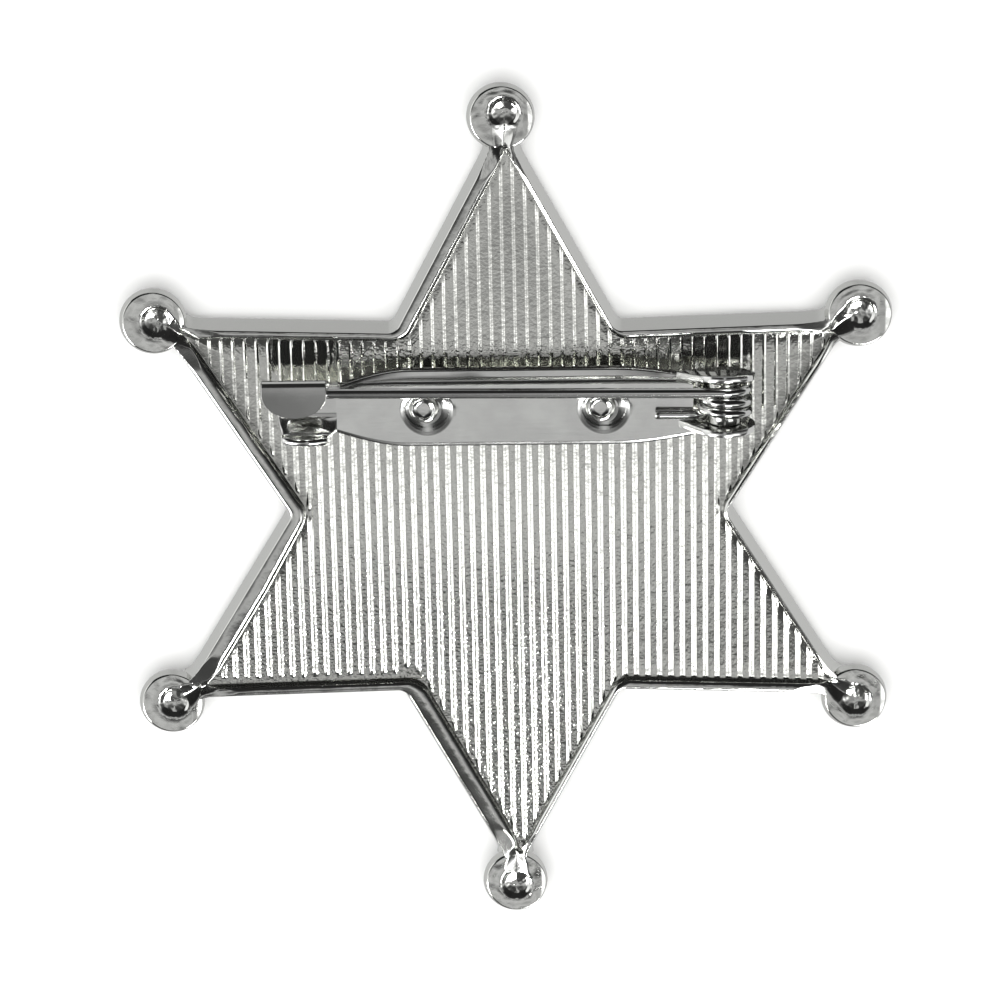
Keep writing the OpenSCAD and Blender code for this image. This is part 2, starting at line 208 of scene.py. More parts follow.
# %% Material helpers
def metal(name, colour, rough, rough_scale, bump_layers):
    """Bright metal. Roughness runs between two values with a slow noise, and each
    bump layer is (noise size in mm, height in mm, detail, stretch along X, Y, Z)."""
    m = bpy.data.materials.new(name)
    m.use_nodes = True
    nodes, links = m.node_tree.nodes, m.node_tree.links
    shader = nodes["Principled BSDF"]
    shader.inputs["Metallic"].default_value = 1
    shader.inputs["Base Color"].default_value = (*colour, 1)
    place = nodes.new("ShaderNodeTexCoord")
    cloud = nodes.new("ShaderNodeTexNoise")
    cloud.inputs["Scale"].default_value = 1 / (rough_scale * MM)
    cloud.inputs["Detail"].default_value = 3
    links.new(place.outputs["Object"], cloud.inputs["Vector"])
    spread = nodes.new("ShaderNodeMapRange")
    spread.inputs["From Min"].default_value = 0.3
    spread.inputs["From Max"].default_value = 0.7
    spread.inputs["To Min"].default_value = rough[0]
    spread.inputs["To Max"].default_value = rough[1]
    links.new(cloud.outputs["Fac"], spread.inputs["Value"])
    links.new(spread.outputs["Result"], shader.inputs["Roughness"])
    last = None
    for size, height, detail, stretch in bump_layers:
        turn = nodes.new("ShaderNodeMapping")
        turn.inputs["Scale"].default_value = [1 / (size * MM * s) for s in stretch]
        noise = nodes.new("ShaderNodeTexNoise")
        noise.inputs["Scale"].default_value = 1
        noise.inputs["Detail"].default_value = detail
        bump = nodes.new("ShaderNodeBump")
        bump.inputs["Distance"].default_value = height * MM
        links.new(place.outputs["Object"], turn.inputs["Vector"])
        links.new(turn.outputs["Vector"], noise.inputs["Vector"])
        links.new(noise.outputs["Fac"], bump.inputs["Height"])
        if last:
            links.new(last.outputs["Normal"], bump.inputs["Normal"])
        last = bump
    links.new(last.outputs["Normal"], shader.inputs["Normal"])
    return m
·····
_Prompt_.
From the preceding material, extract every line exactly.

_Complete answer_.
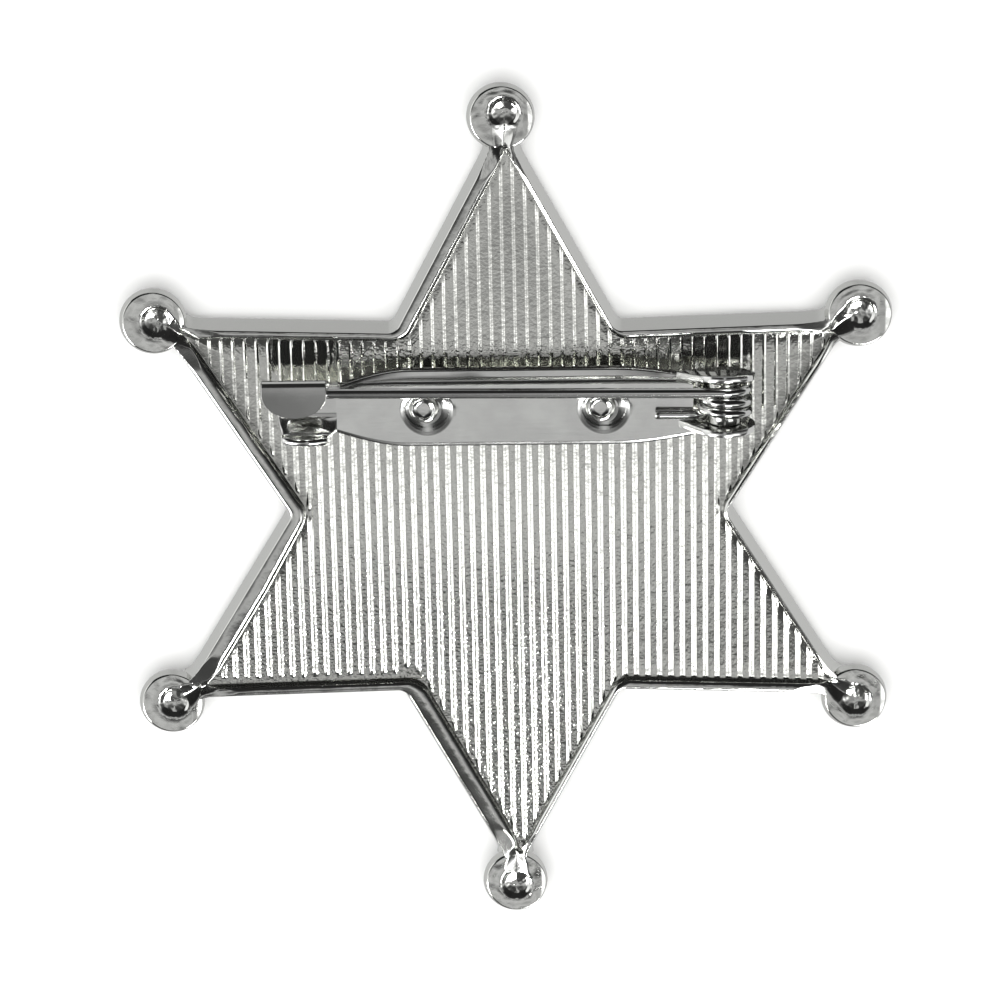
Keep writing the OpenSCAD and Blender code for this image. This is part 2, starting at line 208 of scene.py. More parts follow.
# %% Material helpers
def metal(name, colour, rough, rough_scale, bump_layers):
    """Bright metal. Roughness runs between two values with a slow noise, and each
    bump layer is (noise size in mm, height in mm, detail, stretch along X, Y, Z)."""
    m = bpy.data.materials.new(name)
    m.use_nodes = True
    nodes, links = m.node_tree.nodes, m.node_tree.links
    shader = nodes["Principled BSDF"]
    shader.inputs["Metallic"].default_value = 1
    shader.inputs["Base Color"].default_value = (*colour, 1)
    place = nodes.new("ShaderNodeTexCoord")
    cloud = nodes.new("ShaderNodeTexNoise")
    cloud.inputs["Scale"].default_value = 1 / (rough_scale * MM)
    cloud.inputs["Detail"].default_value = 3
    links.new(place.outputs["Object"], cloud.inputs["Vector"])
    spread = nodes.new("ShaderNodeMapRange")
    spread.inputs["From Min"].default_value = 0.3
    spread.inputs["From Max"].default_value = 0.7
    spread.inputs["To Min"].default_value = rough[0]
    spread.inputs["To Max"].default_value = rough[1]
    links.new(cloud.outputs["Fac"], spread.inputs["Value"])
    links.new(spread.outputs["Result"], shader.inputs["Roughness"])
    last = None
    for size, height, detail, stretch in bump_layers:
        turn = nodes.new("ShaderNodeMapping")
        turn.inputs["Scale"].default_value = [1 / (size * MM * s) for s in stretch]
        noise = nodes.new("ShaderNodeTexNoise")
        noise.inputs["Scale"].default_value = 1
        noise.inputs["Detail"].default_value = detail
        bump = nodes.new("ShaderNodeBump")
        bump.inputs["Distance"].default_value = height * MM
        links.new(place.outputs["Object"], turn.inputs["Vector"])
        links.new(turn.outputs["Vector"], noise.inputs["Vector"])
        links.new(noise.outputs["Fac"], bump.inputs["Height"])
        if last:
            links.new(last.outputs["Normal"], bump.inputs["Normal"])
        last = bump
    links.new(last.outputs["Normal"], shader.inputs["Normal"])
    return m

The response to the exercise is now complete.